> _Direction_: Only one portion of the data is to be written out: from the line bearing "What build123d script" through the line bearing "calf_overhang = 5.0". Write it exactly as it appears.

> _Data for processing_:
★ ★ ★
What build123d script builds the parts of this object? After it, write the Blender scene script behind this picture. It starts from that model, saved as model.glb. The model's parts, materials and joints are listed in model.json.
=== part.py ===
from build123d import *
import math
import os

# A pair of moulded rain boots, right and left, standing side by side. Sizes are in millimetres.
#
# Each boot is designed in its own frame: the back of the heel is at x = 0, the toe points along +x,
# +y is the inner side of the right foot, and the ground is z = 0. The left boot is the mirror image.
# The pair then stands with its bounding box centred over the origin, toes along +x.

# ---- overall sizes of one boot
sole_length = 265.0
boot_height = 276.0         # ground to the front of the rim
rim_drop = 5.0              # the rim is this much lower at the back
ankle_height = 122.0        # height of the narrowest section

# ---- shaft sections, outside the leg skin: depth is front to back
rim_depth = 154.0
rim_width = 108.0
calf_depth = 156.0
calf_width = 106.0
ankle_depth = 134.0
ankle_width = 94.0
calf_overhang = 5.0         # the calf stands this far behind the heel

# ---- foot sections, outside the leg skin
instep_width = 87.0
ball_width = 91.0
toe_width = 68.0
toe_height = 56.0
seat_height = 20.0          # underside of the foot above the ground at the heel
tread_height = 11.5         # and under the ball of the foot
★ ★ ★
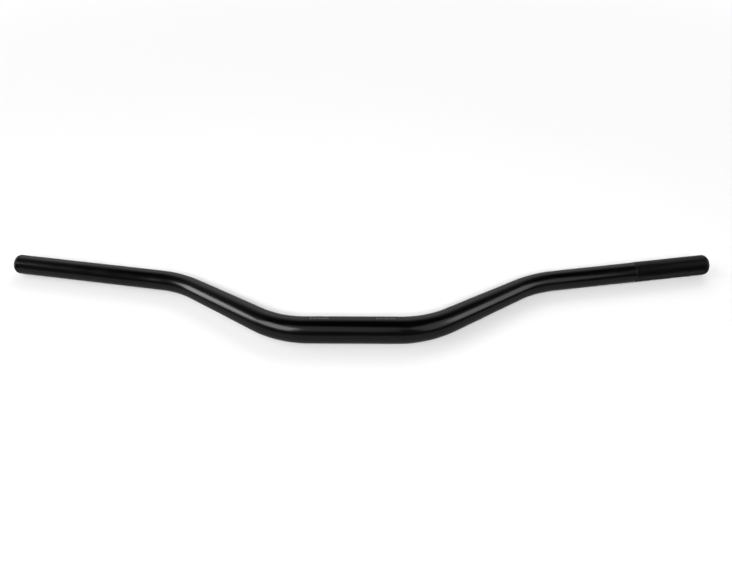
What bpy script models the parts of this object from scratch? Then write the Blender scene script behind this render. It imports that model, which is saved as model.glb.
★ ★ ★
> _Correct result_:
What build123d script builds the parts of this object? After it, write the Blender scene script behind this picture. It starts from that model, saved as model.glb. The model's parts, materials and joints are listed in model.json.
=== part.py ===
from build123d import *
import math
import os

# A pair of moulded rain boots, right and left, standing side by side. Sizes are in millimetres.
#
# Each boot is designed in its own frame: the back of the heel is at x = 0, the toe points along +x,
# +y is the inner side of the right foot, and the ground is z = 0. The left boot is the mirror image.
# The pair then stands with its bounding box centred over the origin, toes along +x.

# ---- overall sizes of one boot
sole_length = 265.0
boot_height = 276.0         # ground to the front of the rim
rim_drop = 5.0              # the rim is this much lower at the back
ankle_height = 122.0        # height of the narrowest section

# ---- shaft sections, outside the leg skin: depth is front to back
rim_depth = 154.0
rim_width = 108.0
calf_depth = 156.0
calf_width = 106.0
ankle_depth = 134.0
ankle_width = 94.0
calf_overhang = 5.0         # the calf stands this far behind the heel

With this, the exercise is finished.